Non-taxable are the State, state and municipal authorities for activities performed in such capacity, except for the activities listed in Art. 3 (5), item 1 (‘electronic communications services; supply of water, gas, electricity or steam; transport of goods: port and airport services; passenger transport; sale of new goods manufactured for sale; supplies effected for the purpose of intervention on the market in agricultural products; organizing or running of trade fairs, exhibitions; warehousing; the activities of commercial publicity bodies, advertising services, including rental of advertising space; tourist services; running of shops, industrial canteens and other commercial outlets, the letting of buildings, parts of buildings and sales areas, as well as granting of concession for construction, service or extraction/mining; activities of radio and television bodies of a commercial nature; services provided by a public enforcement agent’), as well as activities damaging to competition, regardless of whether or not they are performed by state or municipal bodies.

Registration under VATA

In order for a taxable person to be part of the taxation procedure under VATA, the same needs to be registered for VAT purposes. VAT registration and its termination are regulated in Arts. 94 - 111, as well as in Arts. 132-135. This registration forms part of the general tax registration under TIPC. Until registered, a taxable person has no rights and obligations under VATA.

VAT registration can be compulsory , voluntary and on the initiative of the revenue administration, such that the law outlines several situations where specific registration and deregistration apply. Special cases of compulsory registration are separately provided for.

Termination of registration is also either initiated by the revenue authority or voluntarily. The grounds for compulsory registration are contained in Art.107, and those for voluntary deregistration - in Art.108.

Objects of VAT taxation: objects of taxation are supplies of goods and services; intra-European Union acquisitions; importation of goods.

1. any onerous taxable supply of goods and services: the legal definition of goods is contained in Art. 5 („ ‘gooods’ within the meaning given by this Act, shall be any movable and immovable thing, including electric current, gas, water, heat or refrigeration and other such, as well as standard software”), and of service – in Art.8 („ ‘services’ within the meaning given by this Act, shall mean everything which has a value and which is other than goods, money in circulation and foreign currency used as legal tender”).

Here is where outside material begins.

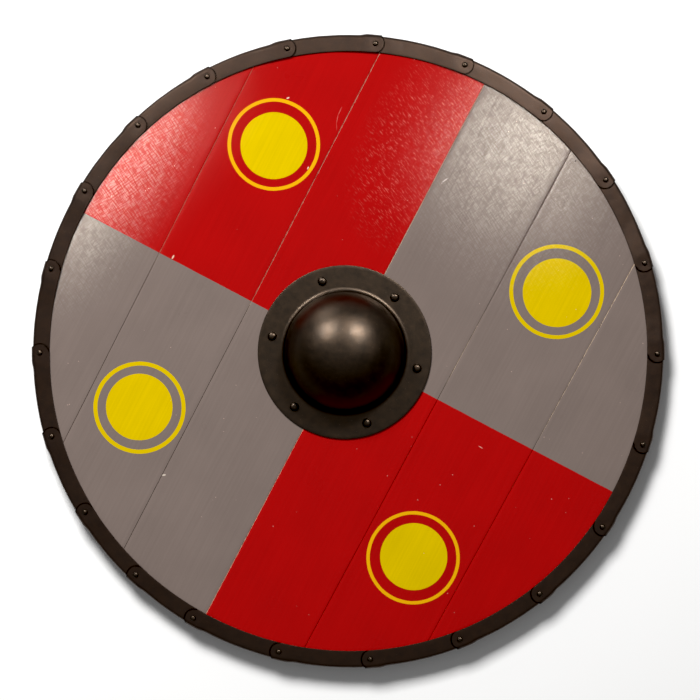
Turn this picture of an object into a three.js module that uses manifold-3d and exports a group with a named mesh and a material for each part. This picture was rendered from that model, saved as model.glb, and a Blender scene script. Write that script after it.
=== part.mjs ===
// Viking round shield of six painted planks, bound with folded steel and fitted with a domed boss.
// Millimetres. The shield lies on its back: +Z is the painted front and +X runs along the grip.
// The origin is under the middle of the rim, level with the underside of the grip.

import * as THREE from 'three';
import { mergeVertices } from 'three/addons/utils/BufferGeometryUtils.js';
import Module from 'manifold-3d';

const wasm = await Module();
wasm.setup();

const degree = Math.PI / 180;

// Clearance that touching pieces keep
const clearance = 0.3;

// Heights above the surface that the shield lies on
const gripHeight = 14;
const boardThickness = 10;
const boardBack = gripHeight + clearance;
const boardFront = boardBack + boardThickness;
const boardMiddle = (boardBack + boardFront) / 2;

// Board, a little smaller than the rim so that its edge clears the folds
const boardRadius = 312.6;
const boardSides = 60;
const plankChamfer = 0.8;

// Joints between the planks: their distances from the middle, and the small turn from each to the next
const plankDirection = 75.2 * degree;
const jointOffsets = [-213.2, -109, -4, 101.3, 208.9];
const jointTurn = -0.45 * degree;
const parallelJoint = 1;
const jointWidth = 0.4;

// Rim of folded steel pieces, laid as runs of [pieces, angle of each], and one shorter piece that closes it
const rimSteel = 1;
const rimOuterRadius = 316.6;
const rimInnerRadius = 299.6;
const rimBend = 3;
const firstRimRivet = 252.3;
const rimRuns = [[12, 17.1], [1, 16.5], [6, 15.75], [1, 15.4], [1, 15]];

// Lap of each rim piece over the one before it
const lapLift = rimSteel + clearance;
const lapReach = 9;
const lapStep = 4;
const lapUnder = 8;
const lapEndRadius = 9.6;
const lapEndShift = 0.8;
const lapEndSides = 5;

// Rivets: a round domed head, and a square shank and square tail measured from the middle to a corner
const rimRivet = { radius: 3, height: 1.9, sides: 8, rings: 2, shank: 2, tail: 3.4, tailHeight: 1 };
const rimRivetCircle = 308.8;
const bossRivet = { radius: 4.7, height: 3, sides: 12, rings: 3, shank: 2.8, tail: 5, tailHeight: 1.6 };
const bossRivetCircle = 74.2;
const bossRivetCount = 6;
const shankSides = 4;
const holeClearance = clearance * Math.SQRT2;

// Boss
const bossCentre = new THREE.Vector2(-3.7, -1.8);
const bossSteel = 1.6;
const bossHeight = 58;
const flangeRadius = 86.9;
const domeRadius = 60;
const bossFillet = 4;
const outerRings = { fillet: 2, dome: 7 };
const innerRings = { fillet: 1, dome: 5 };
const bossSides = 32;

// Hole for the hand
const handHoleRadius = 56;
const handHoleSides = 28;

// Grip: a batten that is deep and waisted for the hand, broad at its rivets and thin at its ends
const gripHand = { reach: 42, width: 30, depth: gripHeight, round: 4 };
const gripShoulder = { reach: 62, width: 36, depth: 9, round: 2 };
const gripRivets = { reach: 90, width: 36, depth: 9, round: 2 };
const gripTaper = { reach: 278, width: 21, depth: 6, round: 2 };
const gripEnd = { reach: 285, width: 12, depth: 5, round: 1.5 };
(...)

Supply of goods is defined in Art.6 -„ ‘supply of goods’ within the meaning given by this Act, shall be the transfer of the right of ownership or another right in rem to goods”), and of service – in Art.9 („ ‘supply of services’ shall be any performance of services”). The supply of goods or services must be onerous and taxable. Equal to an onerous supply of goods or services are the release or delivery of goods or services for personal use or consumption of the taxable natural persons, of the owner, their workers and employees or of third persons, provided that the manufacture, importation or acquisition thereof is partially or completely deducted tax credit; also equal is the gratuitous transfer of property or other right over property of any third persons, provided that the manufacture, importation or acquisition thereof is partially or completely deducted tax credit.

Taxable are those supplies, which are carried out by a taxable person within the territory of the country , as well as zero-rated supplies, unless otherwise provided by the Act (Arts. 38-50 contain an exhaustive list of exempt supplies and acquisitions). Non-taxable are those supplies which lack one of the taxation formulation elements, unlike the exempt supplies, namely the ones listed in Arts. 38-50.

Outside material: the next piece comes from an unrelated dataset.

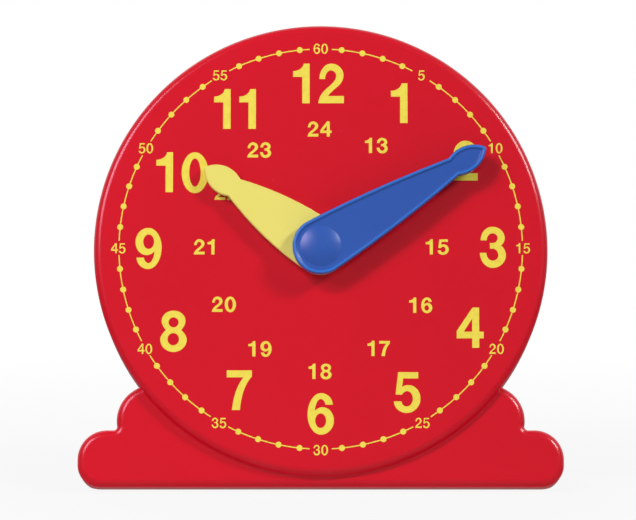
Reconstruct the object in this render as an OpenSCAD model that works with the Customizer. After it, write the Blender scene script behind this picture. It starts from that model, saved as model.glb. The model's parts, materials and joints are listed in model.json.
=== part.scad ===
// Geared teaching clock: a round dial on a cloud-shaped foot, an hour hand and a minute hand on
// one axis, a gear train behind the dial that holds them at 12 to 1, and a fold-out leg.
//
// Clock frame: X to the right, Y up the dial, Z out of the dial face, origin on the hand axis at
// the face. Depths are measured from the dial face towards the back. place() leans the finished
// clock back so that it stands on its foot and its leg, with +Z up.

/* [Dial] */
// Diameter of the round dial
dial_d = 100.6; // [94:0.2:105]
// How far the dial stands proud of the foot
dial_step = 2; // [1.9:0.1:2.6]
// Rounding of the front edges of dial and foot
front_round = 1.8; // [1:0.1:1.8]
// Radius of the soft crease where the dial meets the foot
crease_r = 0.8; // [0.4:0.1:1]

/* [Housing] */
// Thickness of the whole housing, dial face to back
body_t = 13; // [12.8:0.1:15]
// Wall thickness of both shells
wall = 2; // [1.6:0.1:2.2]
// Depth of the parting line between the shells
split_d = 8.5; // [8:0.1:9]
// Rounding of the back edges
back_round = 1.2; // [0.6:0.1:1.6]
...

2. intra-European Union acquisition: acquiring ownership of goods and the actual receipt of goods which are dispatched or transported to the territory of the country from that of another MS, where the supplier is a taxable person who is registered for VAT purposes in another MS. Cases of non-intra-European Union acquisitions are listed in Art.13 (4).

3. Imports: introduction of non-European Union goods - import of goods and placing goods in free circulation after outward processing. As import of goods is also considered any other event resulting in a customs duty.